Based on economic, financial and actuarial mathematics, the techniques of J-value, JT-value, real options and portfolio theory are capable of providing the decision maker with objective advice on mitigation strategies following a severe nuclear accident. This advice will be transparent, since its basis can be investigated by independent experts with sufficient mathematical background. While the advantages of such an impartial approach are clear, the application is new and the adoption of such methods as aids to decision making would represent a break from the past, where subjective decisions have been the norm, made by politicians who have attempted to balance often uncertain technical information against socio-political concerns.
This “balance sheet” approach may be put on a more formal basis using multi-criteria decision analysis (MCDA) techniques to bring out the structure of the decision and its sensitivities.

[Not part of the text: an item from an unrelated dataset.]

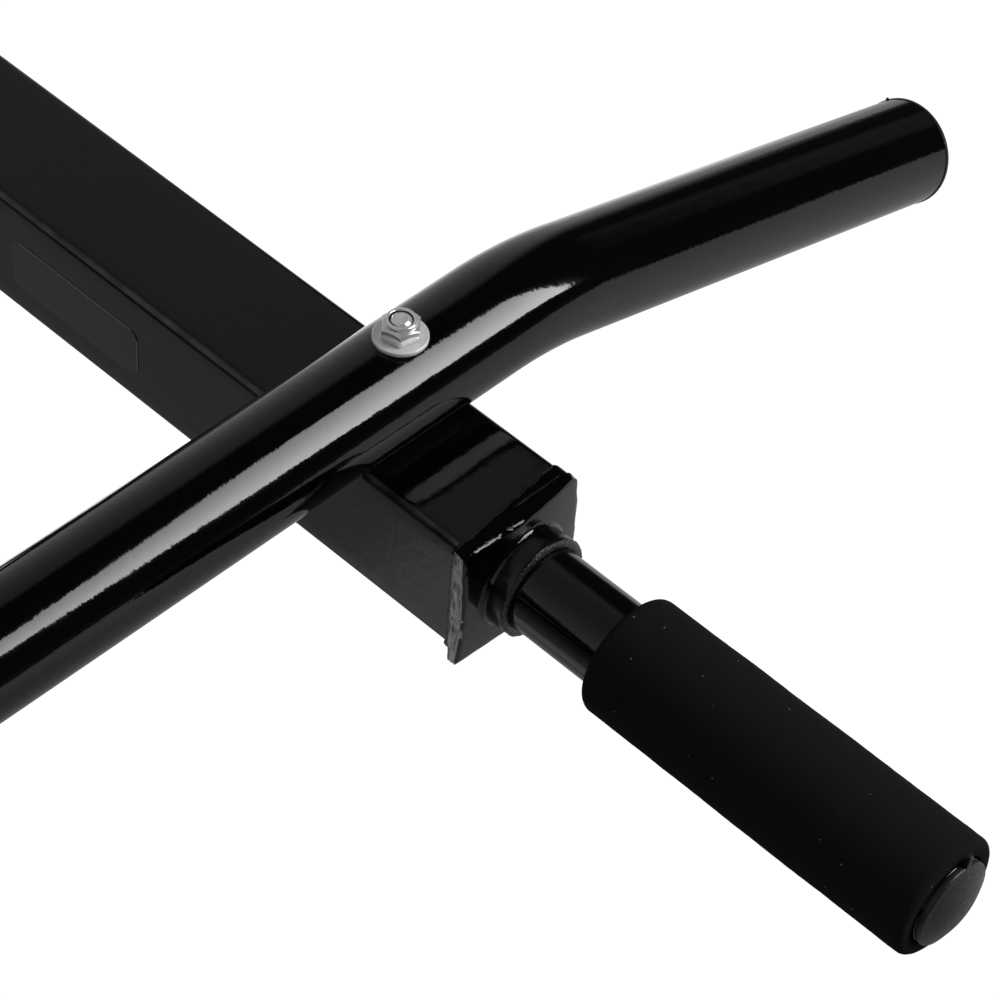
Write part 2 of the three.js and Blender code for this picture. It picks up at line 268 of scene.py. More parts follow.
def bead(name, stations, mirror=False, seed=0.0, lumps=0.08, grain=0.03, grain_size=0.9, square=1.0):
    """A closed, uneven weld bead along stations of (centre, direction, other direction, radius, other radius).

    Its section is an ellipse, or flatter with sharper shoulders if square is less than 1.
    """
    sides, points = 20, []
    for centre, u, v, ru, rv in stations:
        for j in range(sides):
            c, s = math.cos(2 * math.pi * j / sides), math.sin(2 * math.pi * j / sides)
            c, s = (math.copysign(abs(k) ** square, k) for k in (c, s))
            p = centre + u * (ru * c) + v * (rv * s)
            uneven = 1 + lumps * rough(p, 3.2, seed) + grain * rough(p, grain_size, seed + 5)
            points.append(centre + (p - centre) * uneven)
    return mesh_of(name, points, ring_faces(len(stations), sides, closed=True), mirror=mirror, crease=60)


# ------------------------------------------------------------------ materials


def math_node(tree, operation, a, b=0.0):
    node = tree.nodes.new("ShaderNodeMath")
    node.operation = operation
    for socket, value in zip(node.inputs, (a, b)):
        if isinstance(value, (int, float)):
            socket.default_value = value
        else:
            tree.links.new(value, socket)
    return node.outputs["Value"]


def range_node(tree, value, low, high, to_low, to_high, smooth_step=False):
    node = tree.nodes.new("ShaderNodeMapRange")
    if smooth_step:
        node.interpolation_type = "SMOOTHSTEP"
    for key, number in (("From Min", low), ("From Max", high), ("To Min", to_low), ("To Max", to_high)):
        node.inputs[key].default_value = number
    tree.links.new(value, node.inputs["Value"])
    return node.outputs["Result"]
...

The techniques may be combined with scenario planning methodologies to examine whether changes in societal values might arise after severe accidents, causing options to be evaluated differently from normal practice. Scenario-based MCDA allows the exploration of different “balance sheet” weightings after different accidents. The techniques may be used to explore the exposures and risks that might be asked of workers with the aim of limiting the off-site impacts and how exclusion zones might be designed depending on the scale of the accident and the local environment (socio-economic, geography). MCDA methods will be used to analyse the differences in strategies recommended by the objective techniques (J-value, real options and portfolio) explored in the project and those that might be adopted by senior power station staff and politicians using their own version of a balance sheet approach.